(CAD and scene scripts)
----------
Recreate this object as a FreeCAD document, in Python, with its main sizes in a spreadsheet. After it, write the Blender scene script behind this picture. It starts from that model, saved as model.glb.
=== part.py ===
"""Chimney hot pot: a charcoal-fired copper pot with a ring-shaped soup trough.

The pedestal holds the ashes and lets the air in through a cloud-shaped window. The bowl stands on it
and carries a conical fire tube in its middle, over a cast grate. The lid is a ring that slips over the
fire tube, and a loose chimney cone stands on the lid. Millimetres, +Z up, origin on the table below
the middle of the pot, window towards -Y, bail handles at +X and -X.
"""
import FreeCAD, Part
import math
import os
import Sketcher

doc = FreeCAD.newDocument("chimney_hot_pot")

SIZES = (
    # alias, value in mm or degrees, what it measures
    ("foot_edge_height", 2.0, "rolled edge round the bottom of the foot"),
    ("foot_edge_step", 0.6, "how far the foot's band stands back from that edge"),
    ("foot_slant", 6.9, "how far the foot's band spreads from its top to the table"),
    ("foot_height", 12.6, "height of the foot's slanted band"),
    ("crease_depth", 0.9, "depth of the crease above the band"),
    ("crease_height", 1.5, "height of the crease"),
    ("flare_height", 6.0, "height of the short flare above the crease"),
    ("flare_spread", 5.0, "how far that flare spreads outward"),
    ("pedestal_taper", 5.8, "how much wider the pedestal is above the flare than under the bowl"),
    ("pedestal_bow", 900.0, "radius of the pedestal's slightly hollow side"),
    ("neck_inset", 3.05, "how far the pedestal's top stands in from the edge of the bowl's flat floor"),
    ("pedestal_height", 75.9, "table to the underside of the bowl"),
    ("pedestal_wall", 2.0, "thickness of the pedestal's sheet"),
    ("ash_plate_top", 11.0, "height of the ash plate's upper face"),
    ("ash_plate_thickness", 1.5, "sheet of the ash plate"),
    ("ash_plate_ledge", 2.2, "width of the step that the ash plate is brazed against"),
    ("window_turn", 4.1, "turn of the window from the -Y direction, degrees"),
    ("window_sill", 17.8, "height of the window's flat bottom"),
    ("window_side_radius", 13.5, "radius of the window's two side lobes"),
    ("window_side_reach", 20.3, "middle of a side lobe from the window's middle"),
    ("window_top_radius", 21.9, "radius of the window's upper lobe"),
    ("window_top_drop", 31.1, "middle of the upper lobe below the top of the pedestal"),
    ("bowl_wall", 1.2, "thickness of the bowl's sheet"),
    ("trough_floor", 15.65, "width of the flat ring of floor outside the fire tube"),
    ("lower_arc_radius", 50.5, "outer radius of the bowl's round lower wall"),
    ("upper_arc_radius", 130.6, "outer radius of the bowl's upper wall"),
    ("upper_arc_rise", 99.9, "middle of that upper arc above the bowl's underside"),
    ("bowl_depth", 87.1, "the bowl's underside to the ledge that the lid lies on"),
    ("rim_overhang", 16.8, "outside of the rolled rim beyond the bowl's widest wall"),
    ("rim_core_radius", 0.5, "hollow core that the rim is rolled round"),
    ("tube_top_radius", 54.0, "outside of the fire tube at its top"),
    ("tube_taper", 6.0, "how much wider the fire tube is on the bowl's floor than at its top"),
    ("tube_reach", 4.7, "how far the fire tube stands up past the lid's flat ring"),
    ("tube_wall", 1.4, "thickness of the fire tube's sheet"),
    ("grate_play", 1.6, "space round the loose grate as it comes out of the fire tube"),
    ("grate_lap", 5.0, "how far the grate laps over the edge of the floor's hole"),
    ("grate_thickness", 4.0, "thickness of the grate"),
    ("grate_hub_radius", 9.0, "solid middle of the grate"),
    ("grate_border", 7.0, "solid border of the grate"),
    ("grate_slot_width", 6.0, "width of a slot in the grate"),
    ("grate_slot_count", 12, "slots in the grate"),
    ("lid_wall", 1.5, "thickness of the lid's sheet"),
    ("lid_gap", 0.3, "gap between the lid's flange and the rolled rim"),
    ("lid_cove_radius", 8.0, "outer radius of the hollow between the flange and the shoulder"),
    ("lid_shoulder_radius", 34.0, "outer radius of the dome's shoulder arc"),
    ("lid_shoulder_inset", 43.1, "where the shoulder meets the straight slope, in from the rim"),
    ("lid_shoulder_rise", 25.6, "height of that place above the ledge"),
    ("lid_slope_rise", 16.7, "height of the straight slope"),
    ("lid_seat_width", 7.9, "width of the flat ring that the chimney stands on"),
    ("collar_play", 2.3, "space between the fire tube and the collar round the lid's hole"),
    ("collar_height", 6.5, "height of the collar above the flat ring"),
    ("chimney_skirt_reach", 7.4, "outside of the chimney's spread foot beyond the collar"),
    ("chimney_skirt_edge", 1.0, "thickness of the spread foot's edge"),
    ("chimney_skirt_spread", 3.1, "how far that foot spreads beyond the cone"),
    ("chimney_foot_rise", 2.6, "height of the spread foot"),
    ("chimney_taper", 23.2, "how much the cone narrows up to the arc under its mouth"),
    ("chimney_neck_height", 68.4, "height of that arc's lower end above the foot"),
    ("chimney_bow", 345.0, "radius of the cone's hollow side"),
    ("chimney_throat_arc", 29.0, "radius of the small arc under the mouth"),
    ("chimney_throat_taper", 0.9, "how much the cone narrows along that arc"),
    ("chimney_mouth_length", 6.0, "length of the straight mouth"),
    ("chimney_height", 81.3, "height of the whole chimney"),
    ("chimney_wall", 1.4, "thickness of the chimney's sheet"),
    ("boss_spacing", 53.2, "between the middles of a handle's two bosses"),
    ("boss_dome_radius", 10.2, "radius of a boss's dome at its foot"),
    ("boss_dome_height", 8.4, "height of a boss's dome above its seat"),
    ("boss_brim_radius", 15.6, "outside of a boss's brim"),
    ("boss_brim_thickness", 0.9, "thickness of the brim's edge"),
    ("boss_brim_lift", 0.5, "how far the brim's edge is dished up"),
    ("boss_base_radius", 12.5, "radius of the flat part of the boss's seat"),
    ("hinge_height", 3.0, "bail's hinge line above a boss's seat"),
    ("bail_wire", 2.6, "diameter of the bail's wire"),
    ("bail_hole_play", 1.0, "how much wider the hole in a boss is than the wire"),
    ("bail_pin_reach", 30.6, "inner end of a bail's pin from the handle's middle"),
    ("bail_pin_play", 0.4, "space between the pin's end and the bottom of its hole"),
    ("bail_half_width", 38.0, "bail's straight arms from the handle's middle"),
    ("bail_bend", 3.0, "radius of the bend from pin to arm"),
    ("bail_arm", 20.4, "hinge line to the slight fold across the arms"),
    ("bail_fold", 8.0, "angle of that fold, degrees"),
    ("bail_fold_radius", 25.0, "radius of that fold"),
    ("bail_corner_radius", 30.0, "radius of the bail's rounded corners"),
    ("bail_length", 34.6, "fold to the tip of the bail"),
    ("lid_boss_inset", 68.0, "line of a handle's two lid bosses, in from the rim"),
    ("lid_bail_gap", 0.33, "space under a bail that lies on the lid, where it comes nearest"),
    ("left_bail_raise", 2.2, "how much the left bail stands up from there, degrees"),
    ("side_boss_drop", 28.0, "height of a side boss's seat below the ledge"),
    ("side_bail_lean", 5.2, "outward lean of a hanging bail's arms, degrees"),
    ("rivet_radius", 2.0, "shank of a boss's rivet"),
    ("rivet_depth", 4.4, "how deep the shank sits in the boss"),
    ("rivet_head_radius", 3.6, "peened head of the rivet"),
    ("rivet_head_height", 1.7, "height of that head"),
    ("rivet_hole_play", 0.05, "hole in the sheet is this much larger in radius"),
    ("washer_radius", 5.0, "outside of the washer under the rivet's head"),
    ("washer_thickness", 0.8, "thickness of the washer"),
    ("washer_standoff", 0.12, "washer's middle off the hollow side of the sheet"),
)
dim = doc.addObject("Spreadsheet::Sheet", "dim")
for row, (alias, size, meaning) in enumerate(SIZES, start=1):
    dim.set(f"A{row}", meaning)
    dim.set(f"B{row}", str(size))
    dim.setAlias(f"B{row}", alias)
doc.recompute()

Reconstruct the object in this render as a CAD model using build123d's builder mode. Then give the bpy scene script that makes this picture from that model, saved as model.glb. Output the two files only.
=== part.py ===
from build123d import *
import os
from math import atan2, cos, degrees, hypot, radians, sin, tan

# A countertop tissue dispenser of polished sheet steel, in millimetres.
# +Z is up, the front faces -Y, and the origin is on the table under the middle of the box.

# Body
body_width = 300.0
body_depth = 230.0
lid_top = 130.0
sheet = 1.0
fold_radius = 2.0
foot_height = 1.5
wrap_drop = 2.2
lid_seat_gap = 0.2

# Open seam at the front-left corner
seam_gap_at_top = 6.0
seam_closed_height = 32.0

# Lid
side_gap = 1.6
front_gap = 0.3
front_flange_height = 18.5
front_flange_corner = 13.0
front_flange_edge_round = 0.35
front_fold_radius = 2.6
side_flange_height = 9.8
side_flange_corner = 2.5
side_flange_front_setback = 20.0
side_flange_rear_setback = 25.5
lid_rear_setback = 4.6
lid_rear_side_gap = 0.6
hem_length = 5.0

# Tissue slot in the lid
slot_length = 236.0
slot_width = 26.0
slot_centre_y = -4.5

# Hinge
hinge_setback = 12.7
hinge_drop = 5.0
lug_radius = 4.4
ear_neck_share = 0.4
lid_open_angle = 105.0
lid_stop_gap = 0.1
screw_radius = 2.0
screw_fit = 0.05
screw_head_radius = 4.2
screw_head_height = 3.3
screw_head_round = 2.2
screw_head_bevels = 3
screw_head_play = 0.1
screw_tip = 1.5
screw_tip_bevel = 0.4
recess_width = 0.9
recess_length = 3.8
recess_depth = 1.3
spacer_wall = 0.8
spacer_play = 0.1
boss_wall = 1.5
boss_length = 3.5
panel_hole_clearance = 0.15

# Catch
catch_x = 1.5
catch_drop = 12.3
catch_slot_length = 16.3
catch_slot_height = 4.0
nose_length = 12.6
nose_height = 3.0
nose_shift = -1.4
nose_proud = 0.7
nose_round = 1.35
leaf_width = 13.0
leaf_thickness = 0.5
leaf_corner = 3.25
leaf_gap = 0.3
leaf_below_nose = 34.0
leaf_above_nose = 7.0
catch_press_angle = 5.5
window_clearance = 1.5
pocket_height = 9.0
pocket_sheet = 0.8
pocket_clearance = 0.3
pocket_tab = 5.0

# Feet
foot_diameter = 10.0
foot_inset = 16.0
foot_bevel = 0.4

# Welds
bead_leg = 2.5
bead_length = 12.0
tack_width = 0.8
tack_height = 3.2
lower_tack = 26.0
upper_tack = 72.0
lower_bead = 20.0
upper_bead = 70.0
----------
* [Exercise instructions] Show every line above in which the word "FreeCAD" occurs.

* [Solution]
Recreate this object as a FreeCAD document, in Python, with its main sizes in a spreadsheet. After it, write the Blender scene script behind this picture. It starts from that model, saved as model.glb.
import FreeCAD, Part
doc = FreeCAD.newDocument("chimney_hot_pot")